Of the 598 seats Germany’s electoral law reserves to the Bundestag (the upper-house Bundesrat comprises state politicians), half are for directly elected constituency mps, and the rest are for candidates taken from party lists along proportional lines. At general elections Germans therefore cast two votes: one for a local mp, and one for a party. The second vote determines the relative strength of parties in parliament. If some win more constituency seats than their share of that vote would entitle them to, to preserve proportionality others are compensated with party-list seats. This means the size of the Bundestag can go only one way: up.

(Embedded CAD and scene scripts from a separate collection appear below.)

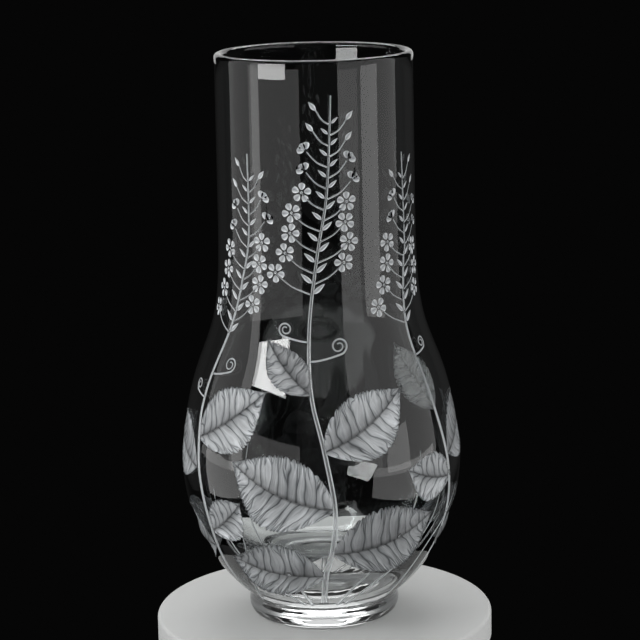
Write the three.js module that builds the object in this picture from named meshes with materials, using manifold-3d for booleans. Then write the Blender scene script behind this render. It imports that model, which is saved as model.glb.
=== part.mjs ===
// A footed flower vase in clear blown glass: a pear-shaped bowl that runs up through a soft
// S-curve into a wide, nearly straight neck with a fire-polished lip, standing on a low foot of
// hot-applied glass. Three leafy stems are wheel-cut into the front of the bowl as shallow hollows.
// Millimetres, +Z up, origin under the centre of the foot, front towards -Y.
import * as THREE from "three";
import { mergeVertices } from "three/addons/utils/BufferGeometryUtils.js";
import Module from "manifold-3d";

// Foot
const FOOT_HEIGHT = 12; // table to the joint with the bowl
const FOOT_RADIUS = 40.1; // at the fullest part of its rounded side
const FOOT_BULGE_HEIGHT = 6.2; // height of that fullest part
const FOOT_EDGE_ROUND = 1.4; // polished edge between the side and the underside
const JOINT_INSET = 0.7; // how far the joint with the bowl lies inside the fullest part
const CONTACT_INSET = 4.6; // how far the flat ring that stands on the table lies inside it
const CONTACT_WIDTH = 8; // width of that ring
const HOLLOW_DEPTH = 3; // ground and polished hollow inside the ring

// Outside of the bowl and neck
const BELLY_RISE = 75; // joint to the widest part
const BELLY_RADIUS = 74;
const BOWL_BASE_ANGLE = 38; // degrees above level, where the bowl leaves the foot
const SHOULDER_RISE = 51; // widest part to the turn of the S-curve
const SHOULDER_SHARE = 0.55; // where that turn lies from the neck's radius (0) to the belly's (1)
const SHOULDER_LEAN = 20.3; // degrees from upright at the turn
const NECK_RISE = 84; // turn of the S-curve to the straight neck
const NECK_RADIUS = 51.6;
const NECK_LENGTH = 78; // straight neck, up to the top of the lip
const LIP_RADIUS = 51.3;

// How far each curve keeps its first or last direction, as a share of its rise
const BOWL_SWELL = 0.395;
const BELLY_FULLNESS = 0.38;
const SHOULDER_ROUNDING = 0.22;
const TURN_BELOW = 0.333;
const TURN_ABOVE = 0.294;
const NECK_STRAIGHTENING = 0.71;

// Glass thickness
const NECK_WALL = 4.5;
const BELLY_WALL = 4.2;
const FLOOR_THICKNESS = 12; // joint to the bottom of the inside
const FLOOR_ROUNDNESS = 0.6; // 0.55 would make the bottom of the inside a true ellipse

// Depths of the wheel-cut hollows, and how they are shaped
const LEAF_EDGE_DEPTH = 0.3;
const LEAF_LOBE_DEPTH = 1.1;
const LEAF_MIDRIB_DEPTH = 0.5; // the midrib is left standing between the two lobes
const LEAF_VEIN_DEPTH = 0.35; // every second step of a lobe is cut this much deeper
const LEAF_VEIN_SLANT = 0.35; // how far the side veins run forward, as a share of their length
const LEAF_TIP_WIDTH = 1;
const STEM_WIDTH = 3; // at the foot
const STEM_TOP_WIDTH = 1.6;
const STEM_DEPTH = 1;
const CUTTER_HEIGHT = 2; // how far each cutter stands out of the glass

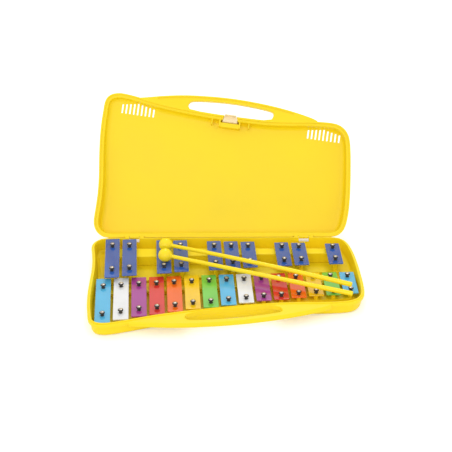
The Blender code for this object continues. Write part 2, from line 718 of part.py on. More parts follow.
def main():
    clear_scene()
    parts = new_collection("glockenspiel")
    tools = new_collection("cutters")
    hinge = bpy.data.objects.new("lid_hinge", None)
    parts.objects.link(hinge)
    hinge.location = (0, HINGE_Y, AXIS_Z)
    outline = counter_clockwise(body_outline())
    make_hinge_bores(tools)
    make_base_tray(parts, tools, outline)
    make_lid_shell(parts, tools, outline, hinge)
    make_latch(parts, tools, hinge)
    make_hinge_pins(parts)
    bars = bar_row()
    for bar in bars:
        make_bar(bar, parts, tools)
    make_rails(bars, parts, tools)
    for name, (head, tail) in BEATERS.items():
        make_beater(name, head, tail, parts, tools)
    hinge.rotation_euler.x = -LID_OPEN


main()
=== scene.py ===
"""The looks of the glockenspiel in its carry case: a fine mesh and a finish for every piece.

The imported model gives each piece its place. Lengths are in metres where a comment doesn't say mm.
The case halves are built as they lie with the lid shut, and the lid's pieces are then turned open
about its hinge.
"""

import json
import math

import bmesh
import bpy
from mathutils import Matrix, Vector


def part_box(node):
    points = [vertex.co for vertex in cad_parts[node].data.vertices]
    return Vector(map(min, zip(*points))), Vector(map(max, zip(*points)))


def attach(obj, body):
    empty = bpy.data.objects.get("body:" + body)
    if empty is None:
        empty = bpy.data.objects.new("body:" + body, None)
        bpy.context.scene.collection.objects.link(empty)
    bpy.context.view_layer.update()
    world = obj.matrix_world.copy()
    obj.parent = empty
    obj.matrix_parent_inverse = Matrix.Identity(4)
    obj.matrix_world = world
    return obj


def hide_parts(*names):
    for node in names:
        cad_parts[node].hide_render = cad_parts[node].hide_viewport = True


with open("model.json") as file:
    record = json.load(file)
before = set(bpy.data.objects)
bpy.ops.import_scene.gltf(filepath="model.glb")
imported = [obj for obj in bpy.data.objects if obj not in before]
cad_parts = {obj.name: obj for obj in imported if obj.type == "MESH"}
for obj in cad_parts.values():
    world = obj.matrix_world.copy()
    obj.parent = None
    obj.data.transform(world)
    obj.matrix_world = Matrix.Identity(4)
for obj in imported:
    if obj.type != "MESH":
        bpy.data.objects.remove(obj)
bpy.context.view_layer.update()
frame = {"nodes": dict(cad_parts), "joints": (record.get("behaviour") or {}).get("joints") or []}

MM = 0.001
JOINTS = {joint["name"]: joint for joint in frame["joints"]}
HINGE = Vector(JOINTS["lid_hinge"]["pos_m"])
OPEN_ANGLE = math.radians(128)
OPEN_TURN = (Matrix.Translation(HINGE) @ Matrix.Rotation(-OPEN_ANGLE, 4, "X")
             @ Matrix.Translation(-HINGE))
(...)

The problem has grown acute as Germany’s party system has fragmented. For big parties, the gap between their number of constituency seats and their shrinking overall vote share has grown, meaning more compensatory seats are needed. The result is what Germans call an “XXL Bundestag”. The 709 MPs yielded at the last election, in 2017, make the Bundestag the world’s largest elected chamber (outnumbered only by China’s rubber-stamp congress and Britain’s appointed House of Lords). Some fear next year’s vote could produce close to 800. Adjusted for population, the number looks less dramatic. But in a federal country like Germany MPs have less to do; the 16 state parliaments have a further 1,868 members between them.

All this squeezes office space, as well as the Bundestag’s budget, which may exceed €1bn ($1.2bn) this year. Parliamentary committees have grown unwieldy. Citizens struggle to understand the link between their vote and their outsize parliament. The problems will grow “severe” if the chamber has to accommodate more than 750 members next year, warns Stephan Thomae, an MP for the liberal Free Democrats who has pushed for a change to Germany’s electoral law in response.

Many have tried. Constitutional lawyers, non-profits and even mathematicians have been drafted to provide solutions. Yet every attempt to shrink the Bundestag has gone nowhere, for every party fears it stands to lose from one or other possible remedy. The most recent plan, pushed by opposition parties, flopped before the summer recess. Attempts to revise the law before next year’s election now look doomed. An XXXL Bundestag looms.